Indien de eerste en de tweede vraag ontkennend worden beantwoord, staan de artikelen 9 en 17 van verordening nr. 1169/2011 het een lidstaat dan toe om:

a)    een nationale maatregel vast te stellen ter bepaling van het gehalte aan plantaardige eiwitten waaronder het is toegestaan om andere dan wettelijke benamingen ter aanduiding van levensmiddelen van dierlijke oorsprong te gebruiken voor het beschrijven, het in de handel brengen of het bevorderen van de verkoop van levensmiddelen die plantaardige eiwitten bevatten?

b)    een nationale maatregel vast te stellen die het gebruik van bepaalde gebruikelijke of beschrijvende benamingen verbiedt, ook wanneer deze vergezeld gaan van aanvullende aanduidingen die een eerlijke voorlichting van de consument waarborgen?

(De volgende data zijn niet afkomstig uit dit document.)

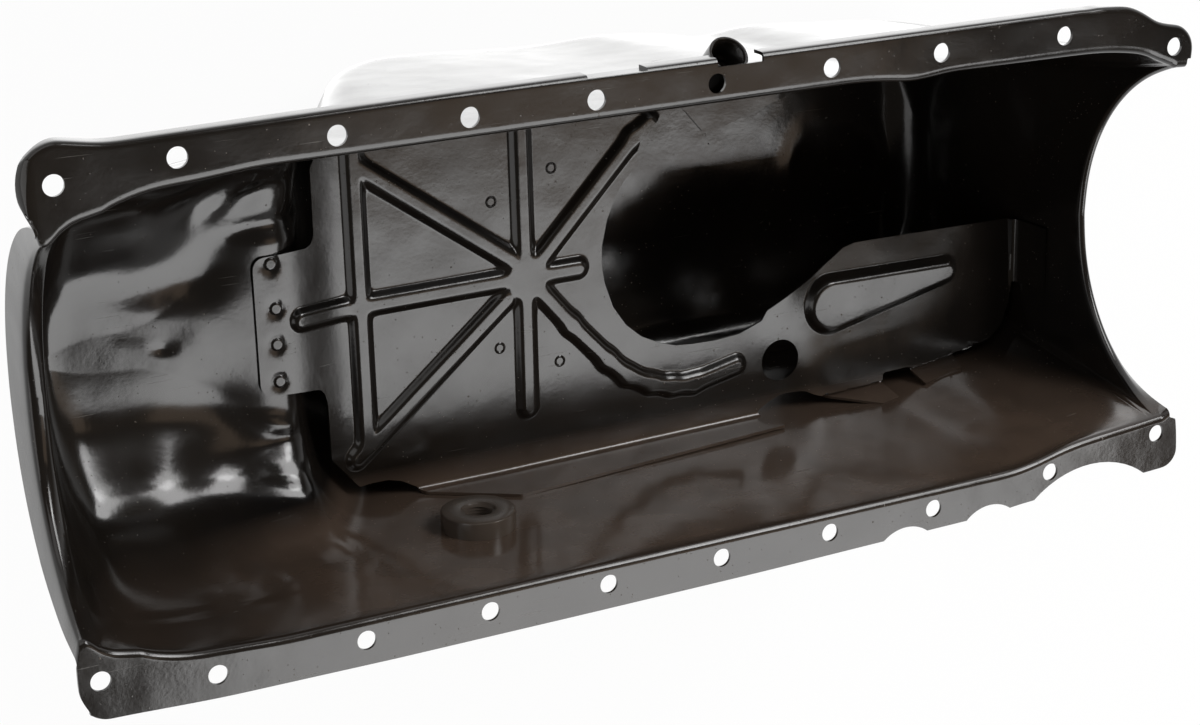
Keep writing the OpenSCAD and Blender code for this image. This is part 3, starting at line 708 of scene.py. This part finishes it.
def cut_blank():
    """The tray's flat blank, of two layers of faces, still in millimetres."""
    flat = [[Vector((x, y, 0)) for x in steps_between(*BLANK_X, BLANK_STEP)]
            for y in steps_between(*BLANK_Y, BLANK_STEP)]
    obj = new_object("windage_tray_pressed", grid_of(flat))
    wall = obj.modifiers.new("sheet", "SOLIDIFY")
    wall.thickness = TRAY_T
    wall.offset = 0
    settle(obj)
    bm = bmesh.new()
    bm.faces.new([bm.verts.new((x, y, 0)) for x, y in blank_outline()])
    bmesh.ops.bevel(bm, geom=bm.verts[:], offset=BLANK_CORNER, segments=3, profile=0.5, affect="VERTICES",
                    material=-1, clamp_overlap=True)
    blank = new_object("blank", bm)
    tall = blank.modifiers.new("tall", "SOLIDIFY")
    tall.thickness = 5 * TRAY_T
    tall.offset = 0
    settle(blank)
    carve(obj, blank, "INTERSECT")
    hole = (DRAIN_BACK_R, 5 * TRAY_T, Matrix.Translation((*DRAIN_BACK, 0)))
    return carve(obj, cutter("drain_back", [hole]))


def refine_blank(obj):
    """Halves the edges of the blank where its form needs it."""
    bm = bmesh.new()
    bm.from_mesh(obj.data)
    for longest in FINE_LENGTHS:
        shortest = longest * 0.75
        fine = []
        for edge in bm.edges:
            middle = (edge.verts[0].co + edge.verts[1].co) / 2
            if abs(middle.z) < TRAY_T / 4 or edge.calc_length() < shortest:
                continue
            need = fine_step(middle.x, middle.y, 0.3 + shortest)
            # the underside needs the first round alone
            if need < longest and (middle.z > 0 or longest == FINE_LENGTHS[0]):
                fine.append(edge)
        bmesh.ops.subdivide_edges(bm, edges=fine, cuts=1, use_grid_fill=True)
    bmesh.ops.triangulate(bm, faces=[face for face in bm.faces if len(face.verts) > 4])
    bm.to_mesh(obj.data)
    bm.free()


def build_tray():
    obj = cut_blank()
    refine_blank(obj)
    eps = 0.2
    for v in obj.data.vertices:
        x, y, z = v.co
        p = tray_surface(x, y)
        n = (tray_surface(x + eps, y) - p).cross(tray_surface(x, y + eps) - p).normalized()
        q = p + n * (TRAY_T / 2 if z > 0 else -TRAY_T / 2)
        v.co = Vector((q.x - MID_STATION, q.y, q.z + TRAY_TOP - TRAY_T / 2)) * MM
    obj.data.update()
    return obj


def turned(name, profile, place, steps=96):
    """Closed ring turned from a closed profile of (radius, height) in millimetres."""
    bm = bmesh.new()
    ring = [bm.verts.new((r * MM, 0, z * MM)) for r, z in profile]
    edges = [bm.edges.new((a, b)) for a, b in zip(ring, ring[1:] + ring[:1])]
    bmesh.ops.spin(bm, geom=ring + edges, cent=(0, 0, 0), axis=(0, 0, 1), angle=2 * pi, steps=steps,
                   use_merge=True)
    bmesh.ops.remove_doubles(bm, verts=bm.verts, dist=1e-7)
    bmesh.ops.recalc_face_normals(bm, faces=bm.faces)
    bmesh.ops.transform(bm, matrix=place, verts=bm.verts)
    return new_object(name, bm)


def thread_rings(radius, depth, pitch, low, high):
    """Crests and roots of a thread down a bore, from high to low."""
    out, z = [], high
    while z - pitch >= low:
        out += [(radius + depth / 2, z), (radius - depth / 2, z - pitch * 0.5)]
        z -= pitch
    return out + [(radius + depth / 2, z)]


def build_boss():
    profile = [(7.6, 0.1), (19, 0.1), (19, 8.3), (18.85, 8.9), (18.45, 9.3), (17.9, 9.5), (9.4, 9.5),
               (8.9, 9.4), (7.8, 8.4)] + thread_rings(7.0, 1.1, 1.6, 0.6, 8.4)
    return turned("drain_boss_turned", profile, on_wall(DRAIN_STATION, -1, DRAIN_DEPTH))


# Block that cuts the bung's tube off at the wall, and how far that is outside its inner face
MITRE, MITRE_GAP = (120, 160, 120), 1.75


def build_bung():
    profile = [(BUNG_R, -60), (10, -60), (10, -0.7), (9.8, -0.2), (9.3, 0), (8.9, 0), (8.5, -0.3)]
    profile += thread_rings(8.1, 0.5, 1.4, -14, -1.0) + [(8, -17), (BUNG_R, -17)]
    obj = turned("dipstick_bung_tube", profile, at_bung())
    wide, deep, tall = [size * MM for size in MITRE]
    place = on_wall(BUNG_STATION, 1, 30) @ Matrix.Translation((0, 0, tall / 2 - MITRE_GAP * MM))
    return carve(obj, cutter("mitre", [((wide, deep), tall, place)]))


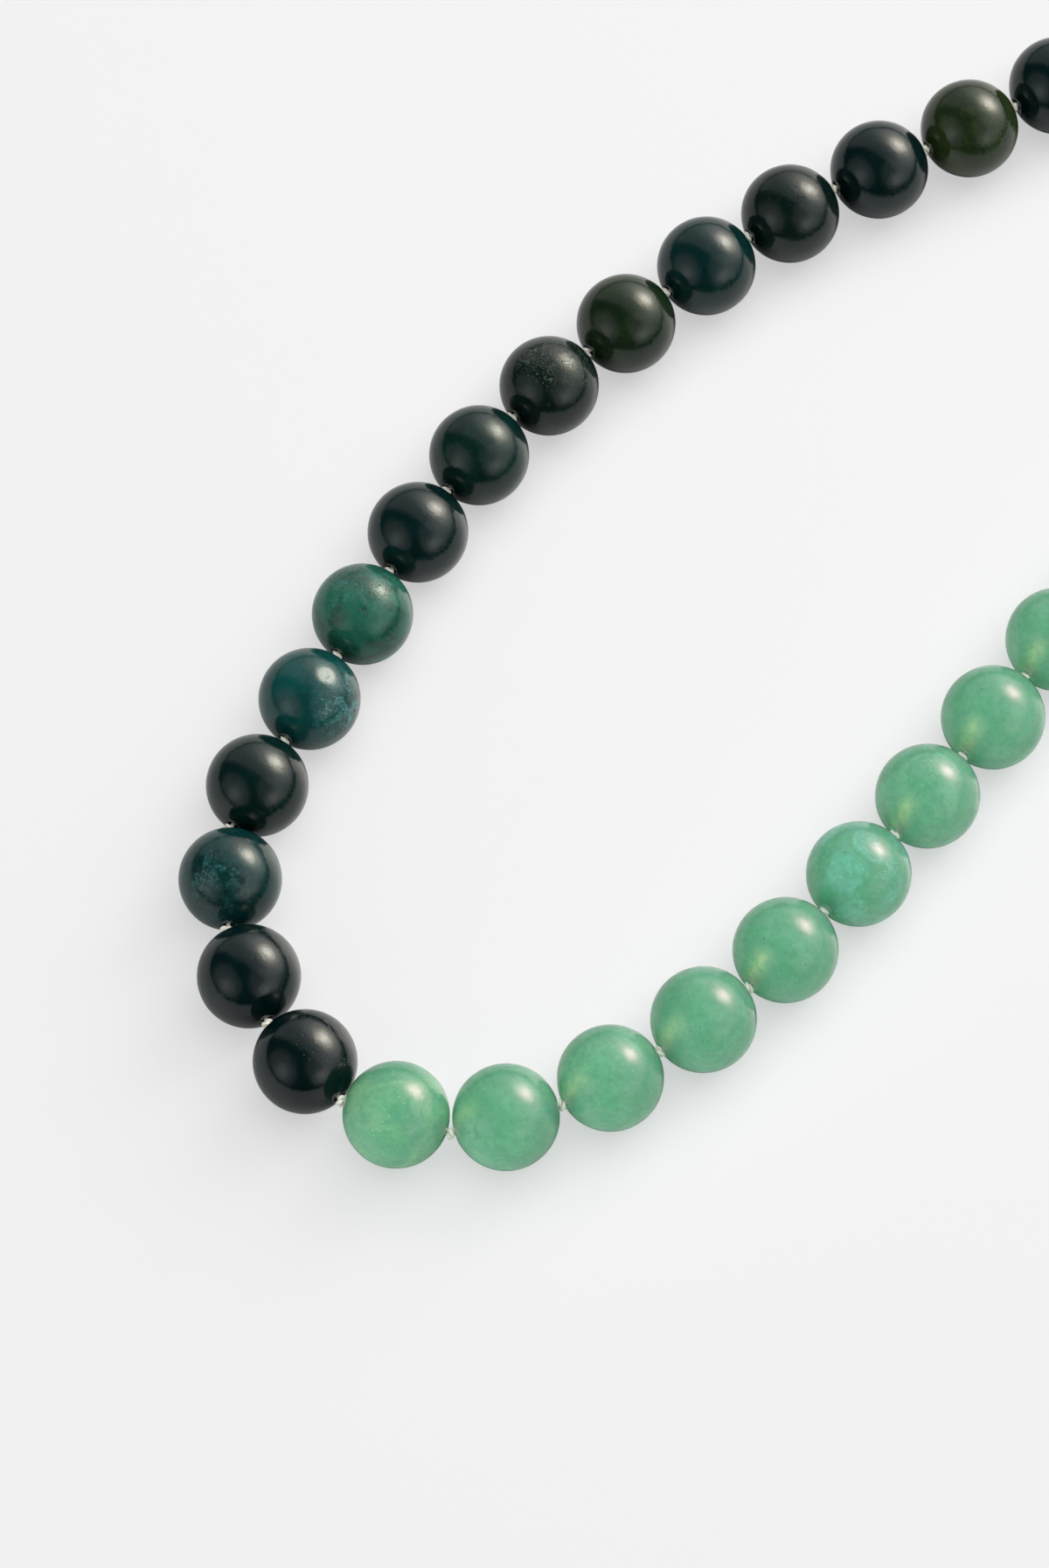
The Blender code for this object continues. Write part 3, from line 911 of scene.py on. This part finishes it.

c)    de in deze vraag onder a) en b) bedoelde maatregelen alleen vast te stellen ten aanzien van de op zijn grondgebied vervaardigde producten, met inachtneming van het evenredigheidsbeginsel?

____________

1 Verordening (EU) nr. 1169/2011 van het Europees Parlement en de Raad van 25 oktober 2011 betreffende de verstrekking van voedselinformatie aan consumenten, tot wijziging van verordeningen (EG) nr. 1924/2006 en (EG) nr. 1925/2006 van het Europees Parlement en de Raad en tot intrekking van richtlijn 87/250/EEG van de Commissie, richtlijn 90/496/EEG van de Raad, richtlijn 1999/10/EG van de Commissie, richtlijn 2000/13/EG van het Europees Parlement en de Raad, richtlijnen 2002/67/EG en 2008/5/EG van de Commissie, en verordening (EG) nr. 608/2004 van de Commissie (PB 2011, L 304, blz. 18).